Çocukların dünyası anlatılırken genellikle bizi gerçeklikten uzaklaştıran engellerimiz var. Bakan kişi yani bizler, yetişkin olduğumuz için onların kendi dönemindeki önceliklerini, dillerini anlayamayabiliyoruz. Bu nedenle filmde çok gerçekçi biçimde çocukların kendi durumlarını ifade ettiği bölümleri çok değerli. Senaryoda büyük bir doğallık var ve izlerken Yılmaz Güney’in o dünyayı bilen ve o çocukları tanıyan biri olduğuna kesin biçimde inanıyoruz. 

Çocukların sözlerinden alıntılarsak;  

Kaçan ve birgün sonra yakalanarak cezaevine dönen çocuk dışarıyı şöyle anlatıyor; “Bizim için hayat hiçbir yerde kalmamış. Hiçbir yerde... ...dışarda da hayat yok, kimse kimseye bakmıyor. Herkes koşuyor, herkes telaşla koşuyor. Nereye koşuyor?” ve diyor ki; “Babam olsaydı da, anam olsaydı da 100 sene ceza yeseydim. 100 sene...” yürek parçalayıcı bu sözler çocuğun içindeki yalnızlık, kimsesizlik, gariplik halini anlatıyor. Yılmaz Güney bir çocuğun diliyle tam da Nazım’ın şu dizelerde ifade ettiğini söyletiyor yani;
 “Yani içerde onyıl on beş yıl 
Daha da fazlası hatta
Geçirilmez değil
Geçirilir
Kararmasın yeter ki
Sol memenin altındaki cevahir”

Yani, cezaevi korkunç bir yerdir ve buraya dair dayanma gücünü şöyle tanımlarız; çocuğun içinde sevgiye, şefkate dair sağlam bir imge var mı, bir kavuşma umudu var mı, dışarıda onu takip eden sevdikleri var mı, o temas, o bağ sürüyor mu? Eğer bunlar tamamsa yani hepsi “sol memenin altında duruyorsa” bu cehenneme katlanılır. Ama bu ömrün yaşanan bir parçası değil katlanılan bir kesitidir. 

Ne yazık ki bugün de mahpus çocuklar, keyfi biçimde yoksul ailelerinden kilometrelerce uzaklara sevk ediliyor, bu onların fillen görüşemez olması anlamına geliyor. 

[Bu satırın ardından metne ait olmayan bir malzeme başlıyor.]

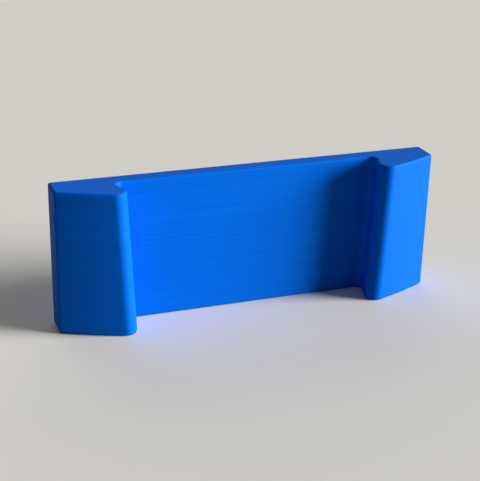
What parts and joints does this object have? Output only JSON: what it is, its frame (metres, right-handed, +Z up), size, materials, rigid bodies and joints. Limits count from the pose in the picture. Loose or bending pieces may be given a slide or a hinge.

Başka neler söylüyor çocuklar; ''çocuk olmak istemiyorum artık '', '' allahım ne olur beni başka bir hapishaneye gönder '' Kaçma planları yaparken kurdukları hayaller dünyaları hakkında bize ipuçları veriyor; tabanca sahibi olup soygun yapmak sonra “dost tutmak” ve Cafer’i öldürmek… 

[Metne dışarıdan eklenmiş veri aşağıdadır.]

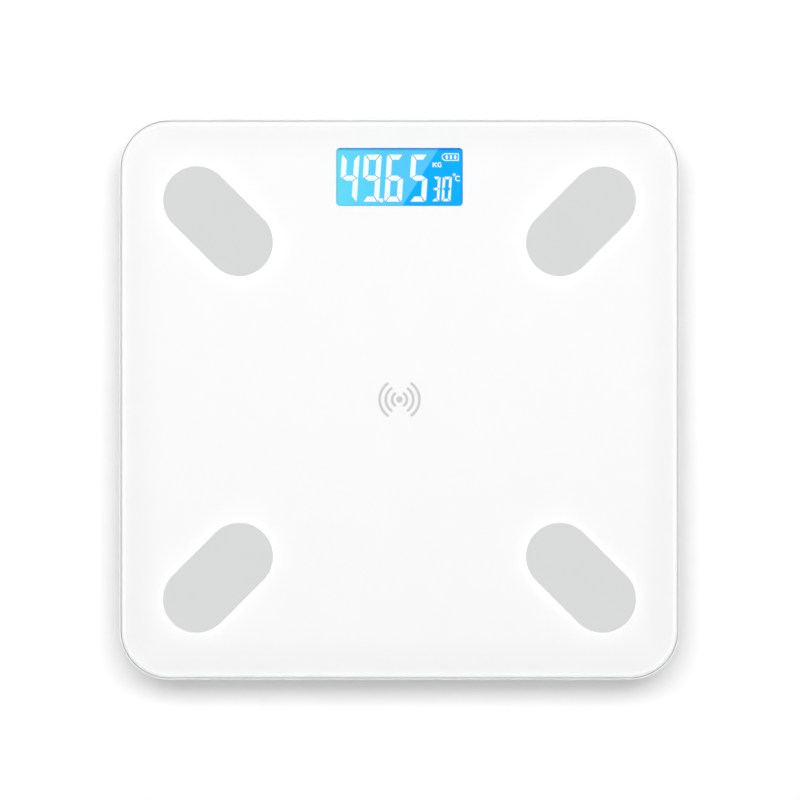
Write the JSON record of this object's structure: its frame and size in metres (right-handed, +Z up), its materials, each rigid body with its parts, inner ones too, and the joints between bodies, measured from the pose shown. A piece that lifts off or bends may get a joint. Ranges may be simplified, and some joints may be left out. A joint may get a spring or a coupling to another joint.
{
  "type": "digital bathroom scale",
  "caption": "Square white glass bathroom scale with rounded corners, slanted slot-shaped foot electrodes and a blue backlit display.",
  "frame": {"origin": "on the floor, under the middle of the scale", "axes": "+Z up, +Y towards the edge with the display, +X to the right when reading the display"},
  "size_m": [0.26, 0.26, 0.0243],
  "materials": {
    "tempered_glass": "polished",
    "white_ink": "printed",
    "grey_ink": "printed",
    "foam_tape": "closed-cell foam",
    "white_housing": "fine moulded texture",
    "satin_steel": "satin",
    "display_glass": "polished",
    "polariser_film": "film",
    "clear_acrylic": "polished",
    "white_film": "film",
    "lamp_resin": "moulded",
    "black_rubber": "moulded",
    "white_nylon": "moulded",
    "black_foam": "open-cell foam",
    "circuit_board": "solder mask",
    "zinc_steel": "zinc plated",
    "black_resin": "cured drop",
    "radio_board": "solder mask",
    "tinned_steel": "tinned",
    "capacitor_can": "printed sleeve",
    "chip_ceramic": "fired",
    "black_plastic": "moulded",
    "grey_plastic": "moulded",
    "nickel_steel": "nickel plated",
    "white_sealant": "cured",
    "phosphor_bronze": "rolled",
    "load_cell_steel": "stamped",
    "white_foot": "moulded",
    "grey_rubber": "moulded",
    "cell_jacket": "printed film",
    "red_sleeve": "extruded",
    "white_sleeve": "extruded",
    "black_sleeve": "extruded",
    "blue_sleeve": "extruded"
  },
  "bodies": {
    "base": {"backlight_lamps": "lamp_resin", "base_housing": "white_housing", "battery_cell_1": "cell_jacket", "battery_cell_2": "cell_jacket", "battery_socket": "white_nylon", "black_wires": "black_sleeve", "capacitors": "capacitor_can", "chip_parts": "chip_ceramic", "contact_springs": "nickel_steel", "controller_blob": "black_resin", "electrode_back_left": "satin_steel", "electrode_back_right": "satin_steel", "electrode_front_left": "satin_steel", "electrode_front_right": "satin_steel", "electrode_springs": "phosphor_bronze", "electrode_wires": "blue_sleeve", "gauge_seals": "white_sealant", "glass_platform": "tempered_glass", "glass_tape": "foam_tape", "lcd_holder": "white_nylon", "lcd_panel": "display_glass", "lcd_polariser": "polariser_film", "light_diffuser": "white_film", "light_guide": "clear_acrylic", "light_reflector": "white_film", "link_contact": "nickel_steel", "load_cell_back_left": "load_cell_steel", "load_cell_back_right": "load_cell_steel", "load_cell_front_left": "load_cell_steel", "load_cell_front_right": "load_cell_steel", "load_cell_retainers": "grey_plastic", "main_pcb": "circuit_board", "pcb_screws": "zinc_steel", "radio_can": "tinned_steel", "radio_mark": "grey_ink", "radio_module": "radio_board", "red_wires": "red_sleeve", "retainer_screws": "zinc_steel", "sensor_sockets": "white_nylon", "tact_switch": "black_plastic", "terminal_contacts": "nickel_steel", "timing_crystal": "tinned_steel", "white_print": "white_ink", "white_wires": "white_sleeve", "window_gasket": "black_foam", "zebra_strips": "black_rubber"},
    "battery_cover": {"battery_cover": "white_housing", "battery_cover_latch": "white_housing", "cell_foam": "black_foam"},
    "unit_button": {"unit_button": "grey_plastic", "tact_plunger": "black_plastic"},
    "foot_front_left": {"foot_cup_front_left": "white_foot", "foot_pad_front_left": "grey_rubber"},
    "foot_front_right": {"foot_cup_front_right": "white_foot", "foot_pad_front_right": "grey_rubber"},
    "foot_back_left": {"foot_cup_back_left": "white_foot", "foot_pad_back_left": "grey_rubber"},
    "foot_back_right": {"foot_cup_back_right": "white_foot", "foot_pad_back_right": "grey_rubber"}
  },
  "joints": [
    {"name": "battery_cover_hinge", "type": "hinge", "parent": "base", "child": "battery_cover", "pos_m": [0, 0.0048, 0.0046], "axis": [-1, 0, 0], "range_deg": [0, 70], "deforming": ["battery_cover_latch"]},
    {"name": "unit_button_press", "type": "slide", "parent": "base", "child": "unit_button", "axis": [0, 0, 1], "range_m": [0, 0.0006], "stiffness_N_per_m": 800, "springref_m": -0.0005},
    {"name": "foot_front_left_drop", "type": "slide", "parent": "base", "child": "foot_front_left", "axis": [0, 0, -1], "range_m": [0, 0.0005]},
    {"name": "foot_front_right_drop", "type": "slide", "parent": "base", "child": "foot_front_right", "axis": [0, 0, -1], "range_m": [0, 0.0005]},
    {"name": "foot_back_left_drop", "type": "slide", "parent": "base", "child": "foot_back_left", "axis": [0, 0, -1], "range_m": [0, 0.0005]},
    {"name": "foot_back_right_drop", "type": "slide", "parent": "base", "child": "foot_back_right", "axis": [0, 0, -1], "range_m": [0, 0.0005]}
  ]
}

Film bize öncelikle, apaçık gerçeğe dümdüz bakmamızı söylüyor. Düğüne gider gibi götürülüp idam edilen çiftle cezaevinde mutluluk, sevinç gibi duyguların bile ne tehlikeli olabileceğini gösteriyor. Filmin umuda dair sözü az… İsyan çıktığında bebeğin dünyaya gelmesi genel anlamda isyanla doğacak olana dair umudu ifade etse de filmin sonunda çocukların kaçamaması, kaçanlardan birinin ölmesi, diğerinin yakalandıktan sonra öldürülmesi, umudun burada da olmadığını, tek başına cezaevinde tutulanların çabasıyla içerinin değişemeyeceğini gösteriyor.  

Filmin sonunda kötü karakter Gardiyan Cafer de ölmüyor ve seyirci o gerilimde bırakılıyor. Biliyoruz ki gardiyan Caferler hala pekçok cezaevinde yaşamaya devam ediyor. Çocukların cezaevlerinde korunması olanaksız. Çocukların başka insanlara, hayvanlara, doğaya zarar vermesini önlemenin yolu şiddet ya da kapatılmayla cezalandırmak olamaz. Çocuklara uygulanan bu şiddet tüm olumsuzluklarıyla misliyle bize geri döner. Bu filmde gördüklerimiz büyük benzerliklerle çocukların kaldığı cezaevlerinde yaşanıyor. 

Yılmaz Güney bu filmde diyor ki; çocuklar üzerindeki baskı ve şiddeti yok etmek, tek başına çocukların işi olamaz. Bu bizim işimiz. Cezaevi duvarları içeriden değil, dışarıdan gelen basınçla yıkılabilir. Ve unutmayalım ki, çocuk cezaevlerinde dövülen, baskılanan, tecavüze uğrayan hepimizin geleceği, ortak umudumuzdur.